┏━━

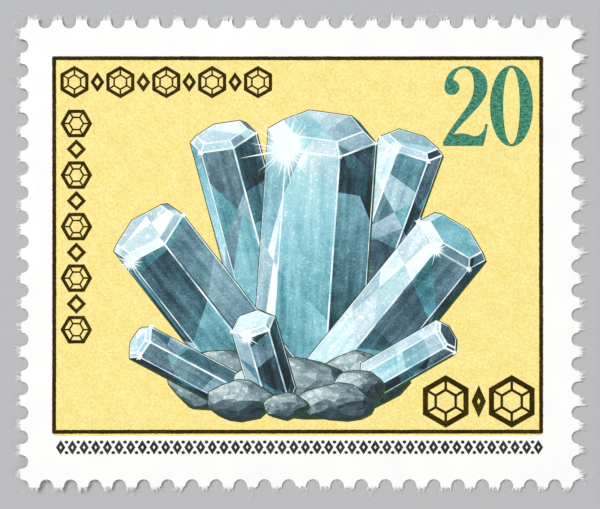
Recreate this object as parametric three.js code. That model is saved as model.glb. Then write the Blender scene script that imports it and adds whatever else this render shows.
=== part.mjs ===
// A postage stamp: one leaf of gummed paper, perforated and torn from its sheet on all four sides.
// Millimetres, +Z up. The stamp lies flat with its printed face up and its gummed back on Z = 0.
// The origin is at the centre of the back, +X runs to the right along the long side of the design,
// and +Y runs to the top of the design.

import * as THREE from 'three';

const paperThickness = 0.1;

// Perforation. A gauge is the number of holes in each gaugeLength of a row.
const gaugeLength = 20;
const gaugeAcross = 14;
const gaugeDown = 13.86;
const holesAcross = 24; // in each row along X, the two corner holes included
const holesDown = 20; // in each row along Y, the two corner holes included
const holeRadius = 0.4;

// Teeth. A tooth is the torn bridge between two holes, and narrows where its fibres pulled apart.
const shoulderReach = 0.1; // how far the round sides of a hole run past its row's centre line
const tipReach = 0.24; // how far a tooth stands past that line
const tipWidth = 0.44;

const arcSegments = 10;

const paperColour = '#f7f6f1';
const paperRoughness = 0.8;

// The centre lines of the four rows, as [along, outward] frames that go round counterclockwise.
const rowWidth = ((holesAcross - 1) * gaugeLength) / gaugeAcross;
const rowHeight = ((holesDown - 1) * gaugeLength) / gaugeDown;
const rows = [
  { turn: 0, holes: holesAcross, length: rowWidth, offset: rowHeight / 2 },
  { turn: Math.PI / 2, holes: holesDown, length: rowHeight, offset: rowWidth / 2 },
  { turn: Math.PI, holes: holesAcross, length: rowWidth, offset: rowHeight / 2 },
  { turn: -Math.PI / 2, holes: holesDown, length: rowHeight, offset: rowWidth / 2 },
];

// A point of a row: along it from its middle, and out from the stamp past its centre line.
function rowPoint(row, along, out) {
  return new THREE.Vector2(along, -(row.offset + out)).rotateAround(new THREE.Vector2(), row.turn);
}

// The two corners of a tooth's torn tip.
function toothTip(row, middle) {
  return [-tipWidth / 2, tipWidth / 2].map((side) => rowPoint(row, middle + side, tipReach));
}

// The side of one punched hole, from the tooth before it to the tooth after it. A corner hole turns
// on to the next row, so its arc is a quarter turn shorter.
function holeSide(row, along, isCorner) {
  const centre = rowPoint(row, along, 0);
  const shoulderAngle = Math.asin(shoulderReach / holeRadius);
  const start = row.turn + Math.PI + shoulderAngle;
  const end = row.turn - shoulderAngle + (isCorner ? Math.PI / 2 : 0);
  const arc = new THREE.EllipseCurve(centre.x, centre.y, holeRadius, holeRadius, start, end, true);
  return arc.getPoints(arcSegments);
}

function stampOutline() {
  const points = [];
  for (const row of rows) {
    const pitch = row.length / (row.holes - 1);
    for (let hole = 1; hole < row.holes; hole += 1) {
      const along = hole * pitch - row.length / 2;
      points.push(...toothTip(row, along - pitch / 2));
      points.push(...holeSide(row, along, hole === row.holes - 1));
    }
  }
  return new THREE.Shape(points);
}

function makeStamp() {
  const leaf = new THREE.ExtrudeGeometry(stampOutline(), { depth: paperThickness, bevelEnabled: false });
  const paper = new THREE.MeshStandardMaterial({
    color: paperColour,
    roughness: paperRoughness,
    metalness: 0,
  });
  const mesh = new THREE.Mesh(leaf, paper);
  mesh.name = 'stamp';
  return mesh;
}

const postageStamp = new THREE.Group();
postageStamp.add(makeStamp());

export default postageStamp;
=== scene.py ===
import math
import random

import bmesh
import bpy
from mathutils import Euler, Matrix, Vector
from mathutils.geometry import convex_hull_2d


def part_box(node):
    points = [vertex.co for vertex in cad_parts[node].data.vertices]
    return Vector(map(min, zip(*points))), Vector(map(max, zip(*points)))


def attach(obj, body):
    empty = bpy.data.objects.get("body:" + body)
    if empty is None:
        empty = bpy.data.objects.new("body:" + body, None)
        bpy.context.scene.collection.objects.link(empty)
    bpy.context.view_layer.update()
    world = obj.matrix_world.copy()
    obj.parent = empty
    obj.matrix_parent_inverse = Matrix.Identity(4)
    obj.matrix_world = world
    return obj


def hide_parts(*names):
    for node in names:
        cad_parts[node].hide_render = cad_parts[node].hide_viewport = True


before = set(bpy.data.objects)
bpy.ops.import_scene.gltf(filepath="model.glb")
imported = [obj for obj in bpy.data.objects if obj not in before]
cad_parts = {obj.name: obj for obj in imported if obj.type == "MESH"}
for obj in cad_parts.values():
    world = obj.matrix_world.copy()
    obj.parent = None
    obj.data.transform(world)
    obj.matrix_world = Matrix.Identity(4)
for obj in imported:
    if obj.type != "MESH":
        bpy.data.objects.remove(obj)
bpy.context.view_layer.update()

mm = 0.001
micron = 0.000001
cutGap = 0.1 * micron         # a corner this near to a cutting plane counts as on it
sameSpot = 0.5 * micron       # corners nearer to each other than this are one
straight = math.radians(0.1)  # a bend smaller than this is none
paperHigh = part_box("stamp")[1]
paperTop = paperHigh.z
print("frame loaded")


# taking up, editing and joining pieces

def either(rng, most):
    # a seeded number of either sign
    return rng.uniform(-most, most)


def anyWay(rng, low, high):
    # a seeded direction whose rise is between low and high
    return Vector((either(rng, 1), either(rng, 1), rng.uniform(low, high))).normalized()


def deselectAll():
    if bpy.context.object and bpy.context.object.mode != "OBJECT":
        bpy.ops.object.mode_set(mode="OBJECT")
    bpy.ops.object.select_all(action="DESELECT")


def takeUp(piece):
    deselectAll()
    piece.select_set(True)
    bpy.context.view_layer.objects.active = piece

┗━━

» **The request**: Each line from the line with "const postageStamp = new THREE.Group();" to the line with "1), rng.uniform(low, high))).normalized()" is to be echoed exactly; both boundary lines are included, and nothing else is to be output.

» **Correct result**:
const postageStamp = new THREE.Group();
postageStamp.add(makeStamp());

export default postageStamp;
=== scene.py ===
import math
import random

import bmesh
import bpy
from mathutils import Euler, Matrix, Vector
from mathutils.geometry import convex_hull_2d


def part_box(node):
    points = [vertex.co for vertex in cad_parts[node].data.vertices]
    return Vector(map(min, zip(*points))), Vector(map(max, zip(*points)))


def attach(obj, body):
    empty = bpy.data.objects.get("body:" + body)
    if empty is None:
        empty = bpy.data.objects.new("body:" + body, None)
        bpy.context.scene.collection.objects.link(empty)
    bpy.context.view_layer.update()
    world = obj.matrix_world.copy()
    obj.parent = empty
    obj.matrix_parent_inverse = Matrix.Identity(4)
    obj.matrix_world = world
    return obj


def hide_parts(*names):
    for node in names:
        cad_parts[node].hide_render = cad_parts[node].hide_viewport = True


before = set(bpy.data.objects)
bpy.ops.import_scene.gltf(filepath="model.glb")
imported = [obj for obj in bpy.data.objects if obj not in before]
cad_parts = {obj.name: obj for obj in imported if obj.type == "MESH"}
for obj in cad_parts.values():
    world = obj.matrix_world.copy()
    obj.parent = None
    obj.data.transform(world)
    obj.matrix_world = Matrix.Identity(4)
for obj in imported:
    if obj.type != "MESH":
        bpy.data.objects.remove(obj)
bpy.context.view_layer.update()

mm = 0.001
micron = 0.000001
cutGap = 0.1 * micron         # a corner this near to a cutting plane counts as on it
sameSpot = 0.5 * micron       # corners nearer to each other than this are one
straight = math.radians(0.1)  # a bend smaller than this is none
paperHigh = part_box("stamp")[1]
paperTop = paperHigh.z
print("frame loaded")


# taking up, editing and joining pieces

def either(rng, most):
    # a seeded number of either sign
    return rng.uniform(-most, most)


def anyWay(rng, low, high):
    # a seeded direction whose rise is between low and high
    return Vector((either(rng, 1), either(rng, 1), rng.uniform(low, high))).normalized()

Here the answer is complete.